--- What you need to do ---
Quote the full listing word for word.

--- Supplied material ---
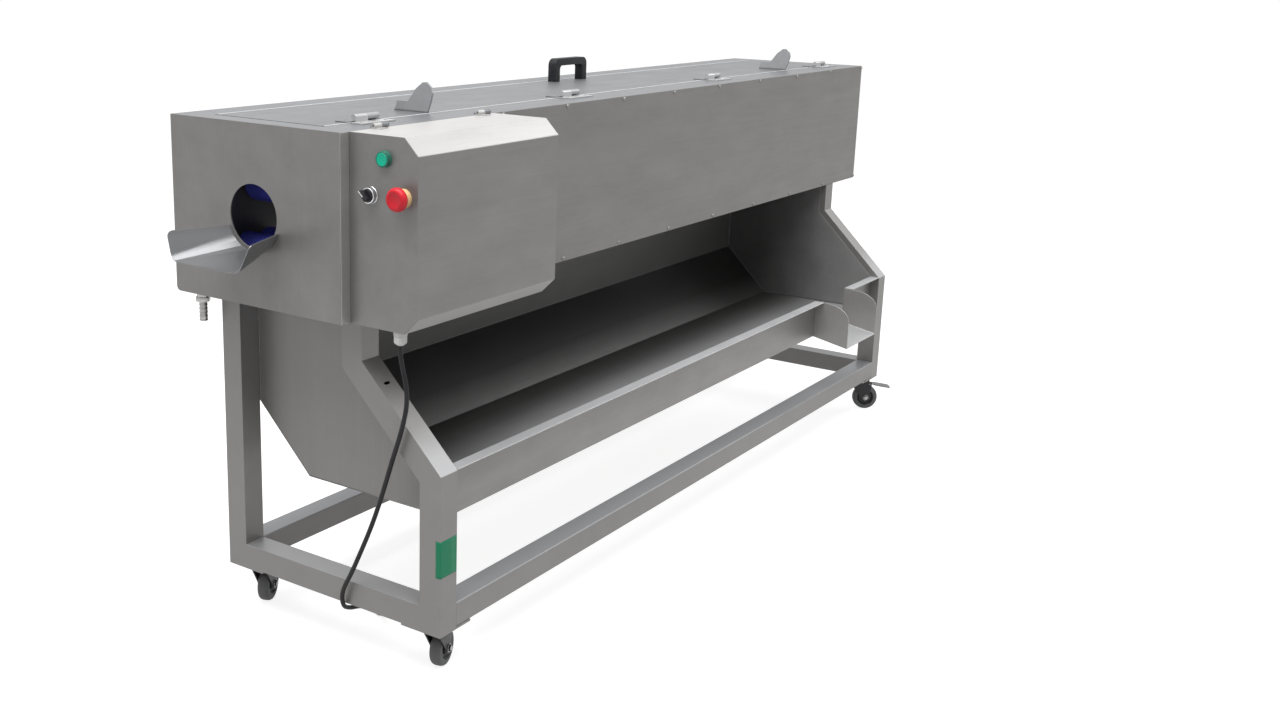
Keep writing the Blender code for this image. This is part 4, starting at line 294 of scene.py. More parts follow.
def plain_metal(name, colour, roughness, metallic=1.0, grime=(0.03, 0.03, 0.03)):
    """Turned or pressed metal with fine tool marks and a little grime."""
    finish = Finish(name, colour, roughness, metallic)
    marks = finish.noise(900.0, 2.0)
    patches = finish.noise(38.0, 4.0, 0.65)
    base = finish.blend(finish.spread(patches, 0.0, 0.30, 0.45, 0.8), colour, grime)
    finish.paint(base)
    finish.roughen(finish.spread(patches, roughness - 0.07, roughness + 0.10))
    finish.bump(marks, 0.00008, 0.5)
    return finish.material


def moulded(name, colour, roughness, grain=1400.0, depth=0.00008, dust=0.06):
    """Moulded plastic or rubber: a fine grain, faint cloudiness and a trace of dust."""
    finish = Finish(name, colour, roughness)
    fine = finish.noise(grain, 2.0)
    patches = finish.noise(46.0, 4.0, 0.6)
    pale = tuple(min(1.0, channel * (1 - dust) + 0.45 * dust) for channel in colour)
    base = finish.blend(finish.spread(patches, 0.0, 1.0), shade(colour, 0.94), pale)
    finish.paint(base)
    finish.roughen(finish.spread(patches, roughness - 0.05, roughness + 0.08))
    finish.bump(fine, depth, 0.6)
    return finish.material


def less_gloss(material, level=0.22):
    material.node_tree.nodes["Principled BSDF"].inputs["Specular IOR Level"].default_value = level
    return material


STEEL_TONE = (0.212, 0.206, 0.199)
STEEL_X = brushed_steel("steel_brushed_along", STEEL_TONE)
STEEL_Z = brushed_steel("steel_brushed_upright", STEEL_TONE, "Z")

# Painted shade and light on the front panel: its inner face is darkened; at its left end the corner keeps the
# full raised colour as a painted highlight, and the recessed strip beside the control box nearly so, as
# painted light against the box's shade; the rest gets a lower share.
PANEL_PAINTED_SHADE = ((-0.0876, 1.0), (-0.0869, 1.0), (-0.0861, 0.30))
STRIP_PAINTED_LIGHT = ((-1.1530, 1.0), (-1.1505, 1.0), (-1.1490, 0.90), (-1.1290, 0.90), (-1.1275, 0.51),
                (-1.0, 0.51))
STEEL_FRONT = brushed_steel("steel_front_panel", (0.379, 0.368, 0.355),
                            painted_shade=[("Y", PANEL_PAINTED_SHADE), ("X", STRIP_PAINTED_LIGHT)])
# Painted shade on the back panel's inner face.
BACK_PAINTED_SHADE = ((0.3526, 0.3), (0.3534, 1.0), (0.3546, 1.0))
STEEL_BACK = brushed_steel("steel_back_panel", STEEL_TONE, painted_shade=[("Y", BACK_PAINTED_SHADE)])
# Painted highlight: a narrow zone at the inlet plate's front corner keeps the full raised colour; the rest
# gets a lower share.
INLET_PAINTED_HIGHLIGHT = ((-0.0890, 1.0), (-0.0856, 1.0), (-0.0842, 0.59), (0.0, 0.59))
STEEL_INLET = brushed_steel("steel_inlet_plate", (0.360, 0.350, 0.338), "Z", painted_shade=[("Y", INLET_PAINTED_HIGHLIGHT)])

TUBE_TONE = (0.222, 0.217, 0.211)
# Painted skylight: up-facing faces of the end frames take on a paler colour at the height of their bottom
# rails and at the lower end of their slopes; up-facing faces of the bottom rails all do.
TUBE_PAINTED_SKYLIGHT = ((0.50, 0.505, 0.52), "Z", ((0.10, 0.5), (0.16, 0.5), (0.17, 0.0), (0.36, 0.0), (0.38, 1.0),
                                       (0.45, 0.75), (0.50, 0.10), (0.62, 0.0)))
RAIL_PAINTED_SKYLIGHT = ((0.38, 0.388, 0.40), "Z", ((0.0, 1.0), (1.0, 1.0)))
STEEL_TUBE = brushed_steel("steel_tube_satin", TUBE_TONE, "", 0.45, 0.9, painted_skylight=TUBE_PAINTED_SKYLIGHT)
STEEL_RAIL = brushed_steel("steel_rail_satin", TUBE_TONE, "", 0.45, 0.9, painted_skylight=RAIL_PAINTED_SKYLIGHT)

LID_HEIGHTS = ((1.0200, 0.47), (1.0440, 0.47), (1.0455, 1.0))
STEEL_TOP = brushed_steel("steel_rim_sheet", (0.175, 0.181, 0.192), "X", 0.40, 0.9)
STEEL_LID = brushed_steel("steel_lid_sheet", (0.36, 0.368, 0.38), "X", 0.42, 0.9, [("Z", LID_HEIGHTS)])
STEEL_HINGE = brushed_steel("steel_hinge_leaf", (0.46, 0.46, 0.465), "X", 0.34, 0.8)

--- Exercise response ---
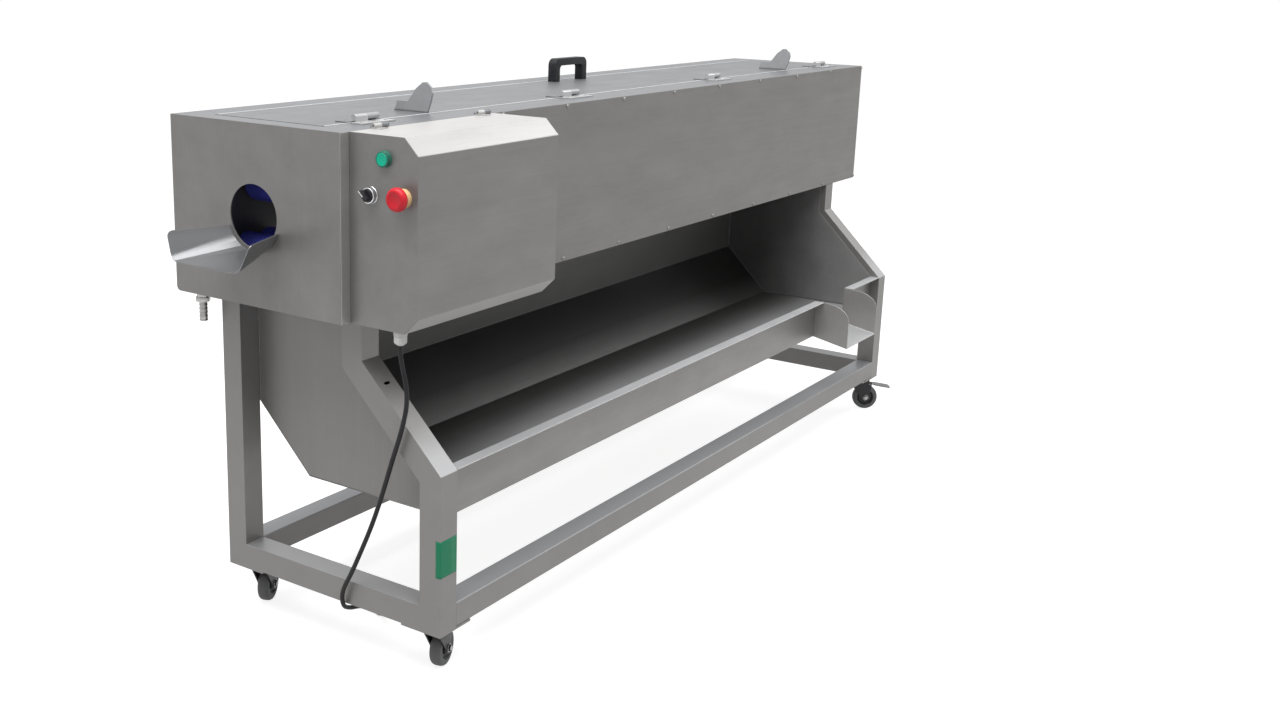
Keep writing the Blender code for this image. This is part 4, starting at line 294 of scene.py. More parts follow.
def plain_metal(name, colour, roughness, metallic=1.0, grime=(0.03, 0.03, 0.03)):
    """Turned or pressed metal with fine tool marks and a little grime."""
    finish = Finish(name, colour, roughness, metallic)
    marks = finish.noise(900.0, 2.0)
    patches = finish.noise(38.0, 4.0, 0.65)
    base = finish.blend(finish.spread(patches, 0.0, 0.30, 0.45, 0.8), colour, grime)
    finish.paint(base)
    finish.roughen(finish.spread(patches, roughness - 0.07, roughness + 0.10))
    finish.bump(marks, 0.00008, 0.5)
    return finish.material


def moulded(name, colour, roughness, grain=1400.0, depth=0.00008, dust=0.06):
    """Moulded plastic or rubber: a fine grain, faint cloudiness and a trace of dust."""
    finish = Finish(name, colour, roughness)
    fine = finish.noise(grain, 2.0)
    patches = finish.noise(46.0, 4.0, 0.6)
    pale = tuple(min(1.0, channel * (1 - dust) + 0.45 * dust) for channel in colour)
    base = finish.blend(finish.spread(patches, 0.0, 1.0), shade(colour, 0.94), pale)
    finish.paint(base)
    finish.roughen(finish.spread(patches, roughness - 0.05, roughness + 0.08))
    finish.bump(fine, depth, 0.6)
    return finish.material


def less_gloss(material, level=0.22):
    material.node_tree.nodes["Principled BSDF"].inputs["Specular IOR Level"].default_value = level
    return material


STEEL_TONE = (0.212, 0.206, 0.199)
STEEL_X = brushed_steel("steel_brushed_along", STEEL_TONE)
STEEL_Z = brushed_steel("steel_brushed_upright", STEEL_TONE, "Z")

# Painted shade and light on the front panel: its inner face is darkened; at its left end the corner keeps the
# full raised colour as a painted highlight, and the recessed strip beside the control box nearly so, as
# painted light against the box's shade; the rest gets a lower share.
PANEL_PAINTED_SHADE = ((-0.0876, 1.0), (-0.0869, 1.0), (-0.0861, 0.30))
STRIP_PAINTED_LIGHT = ((-1.1530, 1.0), (-1.1505, 1.0), (-1.1490, 0.90), (-1.1290, 0.90), (-1.1275, 0.51),
                (-1.0, 0.51))
STEEL_FRONT = brushed_steel("steel_front_panel", (0.379, 0.368, 0.355),
                            painted_shade=[("Y", PANEL_PAINTED_SHADE), ("X", STRIP_PAINTED_LIGHT)])
# Painted shade on the back panel's inner face.
BACK_PAINTED_SHADE = ((0.3526, 0.3), (0.3534, 1.0), (0.3546, 1.0))
STEEL_BACK = brushed_steel("steel_back_panel", STEEL_TONE, painted_shade=[("Y", BACK_PAINTED_SHADE)])
# Painted highlight: a narrow zone at the inlet plate's front corner keeps the full raised colour; the rest
# gets a lower share.
INLET_PAINTED_HIGHLIGHT = ((-0.0890, 1.0), (-0.0856, 1.0), (-0.0842, 0.59), (0.0, 0.59))
STEEL_INLET = brushed_steel("steel_inlet_plate", (0.360, 0.350, 0.338), "Z", painted_shade=[("Y", INLET_PAINTED_HIGHLIGHT)])

TUBE_TONE = (0.222, 0.217, 0.211)
# Painted skylight: up-facing faces of the end frames take on a paler colour at the height of their bottom
# rails and at the lower end of their slopes; up-facing faces of the bottom rails all do.
TUBE_PAINTED_SKYLIGHT = ((0.50, 0.505, 0.52), "Z", ((0.10, 0.5), (0.16, 0.5), (0.17, 0.0), (0.36, 0.0), (0.38, 1.0),
                                       (0.45, 0.75), (0.50, 0.10), (0.62, 0.0)))
RAIL_PAINTED_SKYLIGHT = ((0.38, 0.388, 0.40), "Z", ((0.0, 1.0), (1.0, 1.0)))
STEEL_TUBE = brushed_steel("steel_tube_satin", TUBE_TONE, "", 0.45, 0.9, painted_skylight=TUBE_PAINTED_SKYLIGHT)
STEEL_RAIL = brushed_steel("steel_rail_satin", TUBE_TONE, "", 0.45, 0.9, painted_skylight=RAIL_PAINTED_SKYLIGHT)

LID_HEIGHTS = ((1.0200, 0.47), (1.0440, 0.47), (1.0455, 1.0))
STEEL_TOP = brushed_steel("steel_rim_sheet", (0.175, 0.181, 0.192), "X", 0.40, 0.9)
STEEL_LID = brushed_steel("steel_lid_sheet", (0.36, 0.368, 0.38), "X", 0.42, 0.9, [("Z", LID_HEIGHTS)])
STEEL_HINGE = brushed_steel("steel_hinge_leaf", (0.46, 0.46, 0.465), "X", 0.34, 0.8)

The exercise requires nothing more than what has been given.